I checked again on Thursday
12-April 10:00 to verify if the files were available still and they were. At
19:00 they had finally been made private.
Unfortunately, this is not the
first time this company has had issues with ID cards. Back in 2016, True Move H
issued a sim card to a thief without checking ID first and the person linked to
the SIM card lost a substantial sum of money.
Along with T-Mobile Austria last week and other telco's are serious failing at security and protecting their customers privacy. You should connect with your provider and ask what they are doing to ensure this type of thing doesn't happen.
Update: 14-04-2018 : True Corp has issued a statement and clarification that this only affected their subsidiary I True Mart. Details in Thai
Update: 14-04-2018 : True Corp has issued a statement and clarification that this only affected their subsidiary I True Mart. Details in Thai
5 comments:
A couple of years ago the Thai government announced all SIM cards had to be registered and everyone had to go to their mobile provider and get their passport or ID card scanned. That's why they have these scans. 46k would be only a subset of all that they hold.

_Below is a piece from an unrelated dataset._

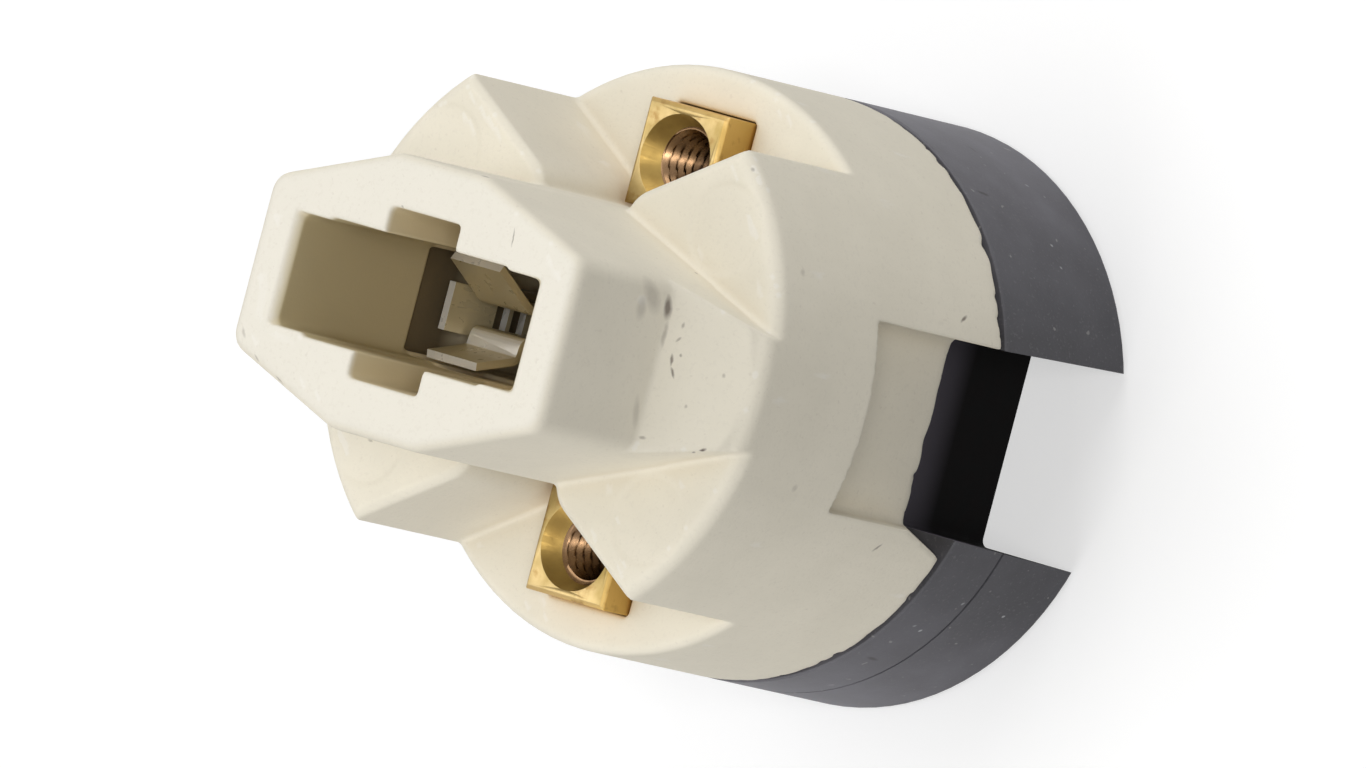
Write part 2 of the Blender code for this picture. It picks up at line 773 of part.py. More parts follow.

Niall, in the official statement True claims that they do not own the S3 bucket and the information was stolen and uploaded to that bucket. Is there a way to verify the owner of that bucket?
Do you have a link to the statement?
I could not find any website where they post about official statement. However, you can read it from some trusted news website here (In Thai language)
http://daily.khaosod.co.th/view_news.php?newsid=TUROd01EVXdNVEUxTURRMk1RPT0=§ionid=TURNek5RPT0=&day=TWpBeE9DMHdOQzB4TlE9PQ==
Dear Mr. Merrigan,
I would like to thank you for your help in preventing the data leaks from Truemove H company and I guess that I might be a victim of this incident too.
As comments above, I also heard that True stated that the data was hacked but I haven't seen the real statement yet.
Since now both Truemove H company and our government offices are enjoying the long holiday, there is no update until Tuesday 17th.